*Records provided:*
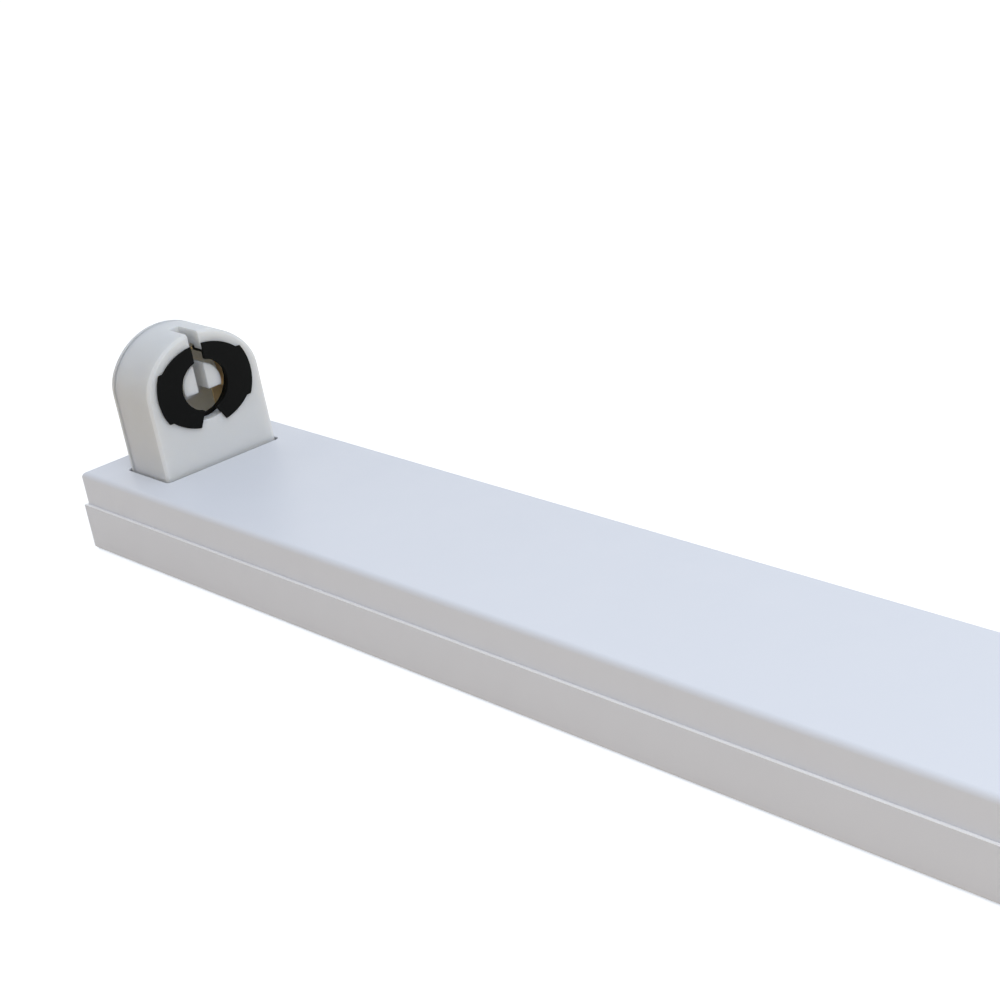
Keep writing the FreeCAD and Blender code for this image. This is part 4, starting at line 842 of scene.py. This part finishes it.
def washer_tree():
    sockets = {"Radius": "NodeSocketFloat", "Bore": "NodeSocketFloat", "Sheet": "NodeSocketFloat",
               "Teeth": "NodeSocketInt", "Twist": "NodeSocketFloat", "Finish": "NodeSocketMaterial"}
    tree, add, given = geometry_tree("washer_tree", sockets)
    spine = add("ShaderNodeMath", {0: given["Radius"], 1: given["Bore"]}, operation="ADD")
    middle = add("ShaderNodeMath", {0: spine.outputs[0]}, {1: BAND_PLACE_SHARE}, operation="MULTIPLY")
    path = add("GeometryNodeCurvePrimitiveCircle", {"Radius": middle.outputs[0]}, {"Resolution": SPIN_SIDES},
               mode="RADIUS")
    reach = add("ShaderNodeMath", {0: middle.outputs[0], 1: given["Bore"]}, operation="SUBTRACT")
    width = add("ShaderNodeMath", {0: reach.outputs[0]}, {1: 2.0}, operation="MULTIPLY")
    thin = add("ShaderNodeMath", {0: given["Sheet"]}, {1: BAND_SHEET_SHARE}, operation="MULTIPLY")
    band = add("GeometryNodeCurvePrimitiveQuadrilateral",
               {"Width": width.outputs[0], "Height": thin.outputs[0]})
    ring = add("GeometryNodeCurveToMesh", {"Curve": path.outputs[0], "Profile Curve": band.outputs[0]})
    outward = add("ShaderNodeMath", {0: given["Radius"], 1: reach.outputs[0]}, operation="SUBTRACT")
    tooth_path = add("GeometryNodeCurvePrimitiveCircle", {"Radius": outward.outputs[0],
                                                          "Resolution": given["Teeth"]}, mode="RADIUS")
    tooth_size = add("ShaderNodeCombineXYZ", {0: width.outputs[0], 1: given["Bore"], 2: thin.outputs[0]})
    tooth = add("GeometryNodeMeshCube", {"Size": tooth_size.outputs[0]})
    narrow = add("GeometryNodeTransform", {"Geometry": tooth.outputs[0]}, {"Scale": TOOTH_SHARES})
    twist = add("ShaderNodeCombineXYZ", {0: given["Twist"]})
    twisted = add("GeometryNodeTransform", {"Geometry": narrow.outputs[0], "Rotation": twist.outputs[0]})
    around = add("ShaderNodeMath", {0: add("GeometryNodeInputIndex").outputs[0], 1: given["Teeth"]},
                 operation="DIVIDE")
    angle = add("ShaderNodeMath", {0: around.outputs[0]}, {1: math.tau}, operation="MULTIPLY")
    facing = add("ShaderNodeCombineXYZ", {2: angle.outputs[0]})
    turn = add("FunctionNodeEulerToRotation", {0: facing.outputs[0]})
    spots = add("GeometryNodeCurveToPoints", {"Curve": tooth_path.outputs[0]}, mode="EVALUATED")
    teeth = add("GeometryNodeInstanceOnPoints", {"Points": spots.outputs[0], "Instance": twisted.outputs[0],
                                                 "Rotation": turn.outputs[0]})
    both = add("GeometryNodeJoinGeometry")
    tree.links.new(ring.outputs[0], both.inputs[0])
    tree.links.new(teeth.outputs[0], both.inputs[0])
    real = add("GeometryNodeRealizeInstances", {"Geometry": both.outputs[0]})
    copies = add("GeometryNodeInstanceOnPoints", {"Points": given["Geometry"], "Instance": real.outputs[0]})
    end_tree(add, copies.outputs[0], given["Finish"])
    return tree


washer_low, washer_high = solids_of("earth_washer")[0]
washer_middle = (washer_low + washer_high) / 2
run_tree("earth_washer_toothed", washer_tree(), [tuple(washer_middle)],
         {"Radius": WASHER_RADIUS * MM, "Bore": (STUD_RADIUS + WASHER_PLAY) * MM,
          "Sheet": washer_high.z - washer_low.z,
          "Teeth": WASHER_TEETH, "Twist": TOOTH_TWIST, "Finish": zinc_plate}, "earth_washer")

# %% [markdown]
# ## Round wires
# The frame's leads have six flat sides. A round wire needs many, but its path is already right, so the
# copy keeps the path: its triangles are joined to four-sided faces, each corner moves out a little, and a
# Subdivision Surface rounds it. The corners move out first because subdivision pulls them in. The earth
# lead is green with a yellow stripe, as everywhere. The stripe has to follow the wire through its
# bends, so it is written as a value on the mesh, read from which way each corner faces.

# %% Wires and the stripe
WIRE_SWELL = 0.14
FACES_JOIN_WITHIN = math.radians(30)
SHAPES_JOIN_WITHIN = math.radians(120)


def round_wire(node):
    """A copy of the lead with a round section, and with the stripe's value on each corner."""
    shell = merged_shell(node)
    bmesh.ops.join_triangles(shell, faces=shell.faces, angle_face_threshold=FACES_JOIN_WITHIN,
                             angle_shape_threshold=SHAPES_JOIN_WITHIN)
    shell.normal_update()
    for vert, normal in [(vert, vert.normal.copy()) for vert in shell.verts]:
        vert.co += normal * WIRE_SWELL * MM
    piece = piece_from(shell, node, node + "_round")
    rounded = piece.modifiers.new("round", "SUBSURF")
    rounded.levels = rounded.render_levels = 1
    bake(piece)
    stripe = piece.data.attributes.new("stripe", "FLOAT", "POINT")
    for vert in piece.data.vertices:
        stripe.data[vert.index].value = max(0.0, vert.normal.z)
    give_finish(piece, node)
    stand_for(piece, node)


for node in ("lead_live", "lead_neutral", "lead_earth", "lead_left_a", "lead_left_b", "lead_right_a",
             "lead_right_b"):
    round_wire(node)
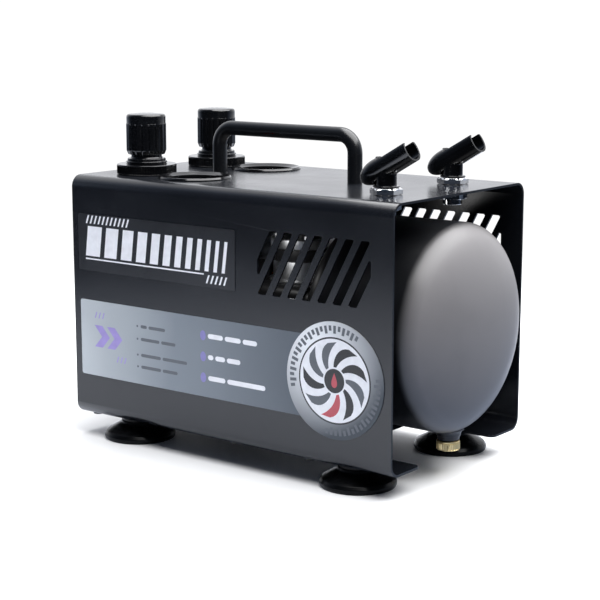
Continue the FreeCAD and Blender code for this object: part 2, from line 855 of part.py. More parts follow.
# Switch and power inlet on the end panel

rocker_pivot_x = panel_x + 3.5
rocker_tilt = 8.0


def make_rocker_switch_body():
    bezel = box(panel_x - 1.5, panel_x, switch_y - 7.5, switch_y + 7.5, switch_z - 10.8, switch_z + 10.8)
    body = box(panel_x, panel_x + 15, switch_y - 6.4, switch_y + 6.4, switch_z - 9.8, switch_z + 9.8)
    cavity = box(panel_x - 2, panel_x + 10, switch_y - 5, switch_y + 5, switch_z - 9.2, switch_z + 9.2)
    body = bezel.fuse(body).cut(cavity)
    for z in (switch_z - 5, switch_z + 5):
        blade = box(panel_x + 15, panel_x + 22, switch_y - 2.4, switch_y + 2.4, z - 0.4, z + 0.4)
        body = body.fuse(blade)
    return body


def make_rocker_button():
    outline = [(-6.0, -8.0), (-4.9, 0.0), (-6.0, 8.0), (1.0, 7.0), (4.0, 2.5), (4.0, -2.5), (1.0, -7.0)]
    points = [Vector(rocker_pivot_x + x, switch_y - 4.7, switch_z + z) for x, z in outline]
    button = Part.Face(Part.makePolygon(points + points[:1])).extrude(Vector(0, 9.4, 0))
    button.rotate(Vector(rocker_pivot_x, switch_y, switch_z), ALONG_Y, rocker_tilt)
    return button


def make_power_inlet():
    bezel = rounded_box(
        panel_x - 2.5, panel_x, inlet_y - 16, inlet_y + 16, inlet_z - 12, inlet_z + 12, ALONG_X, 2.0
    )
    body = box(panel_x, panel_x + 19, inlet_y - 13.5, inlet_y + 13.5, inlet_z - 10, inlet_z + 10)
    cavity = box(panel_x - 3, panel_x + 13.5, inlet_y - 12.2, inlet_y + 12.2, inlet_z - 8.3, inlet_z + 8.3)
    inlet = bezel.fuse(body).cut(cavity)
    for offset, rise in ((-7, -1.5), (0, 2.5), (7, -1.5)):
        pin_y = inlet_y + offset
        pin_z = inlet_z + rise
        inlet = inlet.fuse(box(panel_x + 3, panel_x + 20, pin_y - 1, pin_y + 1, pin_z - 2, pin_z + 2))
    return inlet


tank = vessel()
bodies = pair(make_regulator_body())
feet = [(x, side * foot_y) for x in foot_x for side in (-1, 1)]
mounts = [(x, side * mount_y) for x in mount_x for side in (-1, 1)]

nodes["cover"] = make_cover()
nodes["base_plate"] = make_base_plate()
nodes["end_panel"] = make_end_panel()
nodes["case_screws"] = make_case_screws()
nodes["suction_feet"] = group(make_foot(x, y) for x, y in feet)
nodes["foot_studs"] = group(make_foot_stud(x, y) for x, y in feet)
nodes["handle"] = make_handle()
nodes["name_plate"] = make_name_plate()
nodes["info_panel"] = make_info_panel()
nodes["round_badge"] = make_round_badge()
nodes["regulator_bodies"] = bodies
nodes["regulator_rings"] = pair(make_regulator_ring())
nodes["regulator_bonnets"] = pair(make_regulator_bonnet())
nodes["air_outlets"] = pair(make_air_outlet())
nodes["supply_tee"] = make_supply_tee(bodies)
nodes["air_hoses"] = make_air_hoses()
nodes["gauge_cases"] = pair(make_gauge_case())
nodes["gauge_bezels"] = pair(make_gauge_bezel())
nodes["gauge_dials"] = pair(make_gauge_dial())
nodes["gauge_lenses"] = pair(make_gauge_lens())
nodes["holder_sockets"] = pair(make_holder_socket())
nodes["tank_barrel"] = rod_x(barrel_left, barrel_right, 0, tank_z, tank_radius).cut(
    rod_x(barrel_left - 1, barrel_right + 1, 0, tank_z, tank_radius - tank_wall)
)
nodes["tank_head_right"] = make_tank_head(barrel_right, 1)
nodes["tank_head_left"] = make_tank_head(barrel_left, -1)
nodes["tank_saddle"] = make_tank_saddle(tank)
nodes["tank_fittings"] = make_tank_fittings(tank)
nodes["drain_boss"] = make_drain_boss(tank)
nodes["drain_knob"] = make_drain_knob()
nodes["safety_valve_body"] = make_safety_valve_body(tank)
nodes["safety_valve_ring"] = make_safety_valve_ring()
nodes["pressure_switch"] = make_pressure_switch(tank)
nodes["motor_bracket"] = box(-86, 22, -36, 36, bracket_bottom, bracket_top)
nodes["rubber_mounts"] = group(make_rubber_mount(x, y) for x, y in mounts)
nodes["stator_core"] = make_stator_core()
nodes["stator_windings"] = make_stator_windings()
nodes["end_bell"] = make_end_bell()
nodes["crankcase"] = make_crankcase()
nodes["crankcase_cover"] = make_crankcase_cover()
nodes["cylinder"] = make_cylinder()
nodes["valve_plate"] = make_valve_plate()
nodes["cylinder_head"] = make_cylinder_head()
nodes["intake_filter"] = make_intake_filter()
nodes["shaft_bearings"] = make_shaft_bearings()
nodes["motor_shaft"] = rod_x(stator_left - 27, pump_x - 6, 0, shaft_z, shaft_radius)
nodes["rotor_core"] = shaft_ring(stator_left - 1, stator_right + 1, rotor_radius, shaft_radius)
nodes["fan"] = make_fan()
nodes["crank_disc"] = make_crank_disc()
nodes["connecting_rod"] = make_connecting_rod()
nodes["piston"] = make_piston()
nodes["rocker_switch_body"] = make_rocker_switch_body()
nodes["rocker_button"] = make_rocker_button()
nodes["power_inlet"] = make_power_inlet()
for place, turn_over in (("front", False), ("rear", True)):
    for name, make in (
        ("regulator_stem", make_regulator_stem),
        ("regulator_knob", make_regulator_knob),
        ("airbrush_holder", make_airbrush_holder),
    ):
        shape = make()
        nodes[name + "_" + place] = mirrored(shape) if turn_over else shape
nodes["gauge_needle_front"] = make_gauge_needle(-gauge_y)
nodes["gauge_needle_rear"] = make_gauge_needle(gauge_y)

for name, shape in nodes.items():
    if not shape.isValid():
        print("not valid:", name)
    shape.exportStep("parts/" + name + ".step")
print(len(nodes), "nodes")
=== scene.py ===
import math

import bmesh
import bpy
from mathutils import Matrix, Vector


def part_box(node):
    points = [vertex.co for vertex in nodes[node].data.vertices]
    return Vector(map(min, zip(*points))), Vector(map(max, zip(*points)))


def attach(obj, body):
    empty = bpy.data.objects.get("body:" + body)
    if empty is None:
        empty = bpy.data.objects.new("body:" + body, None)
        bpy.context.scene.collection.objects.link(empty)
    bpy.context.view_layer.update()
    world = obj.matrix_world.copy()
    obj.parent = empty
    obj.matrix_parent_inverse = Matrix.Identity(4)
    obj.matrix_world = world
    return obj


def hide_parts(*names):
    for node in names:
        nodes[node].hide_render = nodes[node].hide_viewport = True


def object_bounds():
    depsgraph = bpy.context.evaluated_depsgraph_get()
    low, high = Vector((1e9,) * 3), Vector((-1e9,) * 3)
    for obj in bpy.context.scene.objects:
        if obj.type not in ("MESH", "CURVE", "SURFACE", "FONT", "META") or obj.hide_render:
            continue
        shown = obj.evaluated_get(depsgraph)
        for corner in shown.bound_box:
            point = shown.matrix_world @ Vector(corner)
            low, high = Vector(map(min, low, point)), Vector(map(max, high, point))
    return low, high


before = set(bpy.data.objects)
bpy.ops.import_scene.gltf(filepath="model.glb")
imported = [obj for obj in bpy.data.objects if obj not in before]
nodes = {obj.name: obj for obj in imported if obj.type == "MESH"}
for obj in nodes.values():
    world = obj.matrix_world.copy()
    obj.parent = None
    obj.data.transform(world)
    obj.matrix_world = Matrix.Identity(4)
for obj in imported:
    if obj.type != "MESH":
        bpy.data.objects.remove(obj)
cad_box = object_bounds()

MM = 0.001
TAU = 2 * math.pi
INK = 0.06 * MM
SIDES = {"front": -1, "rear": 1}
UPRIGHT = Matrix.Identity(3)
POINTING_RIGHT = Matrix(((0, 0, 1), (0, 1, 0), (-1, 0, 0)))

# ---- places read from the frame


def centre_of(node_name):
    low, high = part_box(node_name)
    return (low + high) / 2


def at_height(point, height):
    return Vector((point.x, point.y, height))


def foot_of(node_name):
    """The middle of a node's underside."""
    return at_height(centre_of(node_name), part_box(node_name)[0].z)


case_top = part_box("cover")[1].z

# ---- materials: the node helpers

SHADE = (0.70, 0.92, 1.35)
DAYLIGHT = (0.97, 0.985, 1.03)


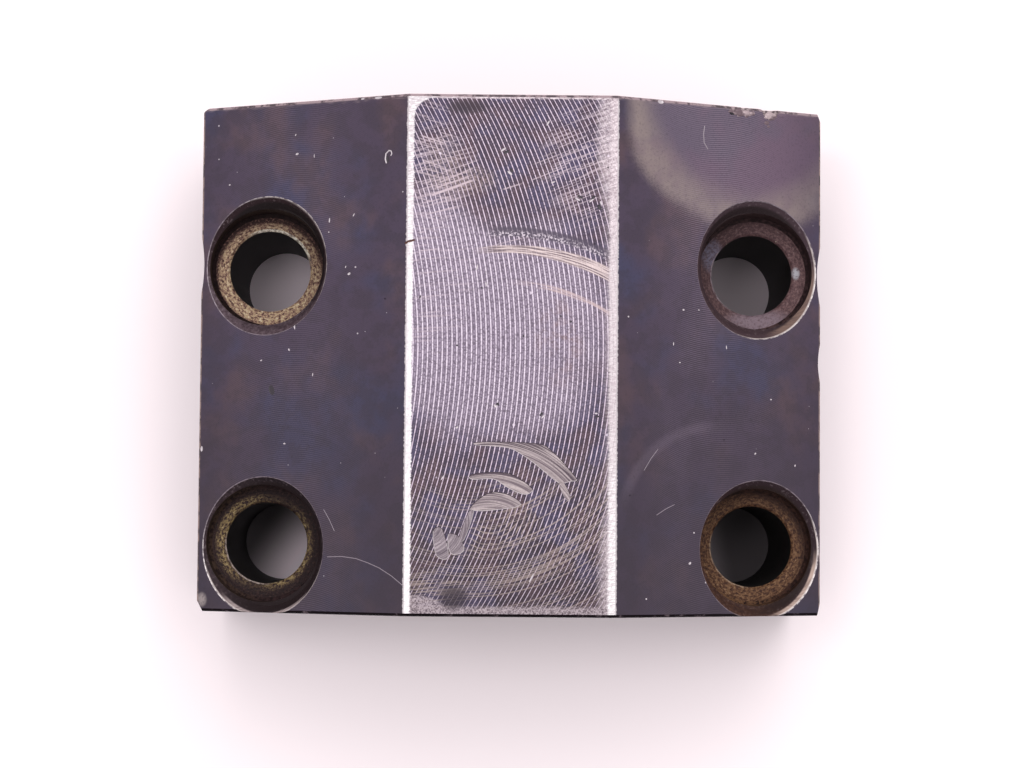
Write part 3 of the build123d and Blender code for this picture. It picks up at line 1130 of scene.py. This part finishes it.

*Exercise requirements:*
Among the lines above, find the one with "for name, shape" and the one with "if empty is". Quote both and everything between them, exactly.

*Final answer:*
for name, shape in nodes.items():
    if not shape.isValid():
        print("not valid:", name)
    shape.exportStep("parts/" + name + ".step")
print(len(nodes), "nodes")
=== scene.py ===
import math

import bmesh
import bpy
from mathutils import Matrix, Vector


def part_box(node):
    points = [vertex.co for vertex in nodes[node].data.vertices]
    return Vector(map(min, zip(*points))), Vector(map(max, zip(*points)))


def attach(obj, body):
    empty = bpy.data.objects.get("body:" + body)
    if empty is None:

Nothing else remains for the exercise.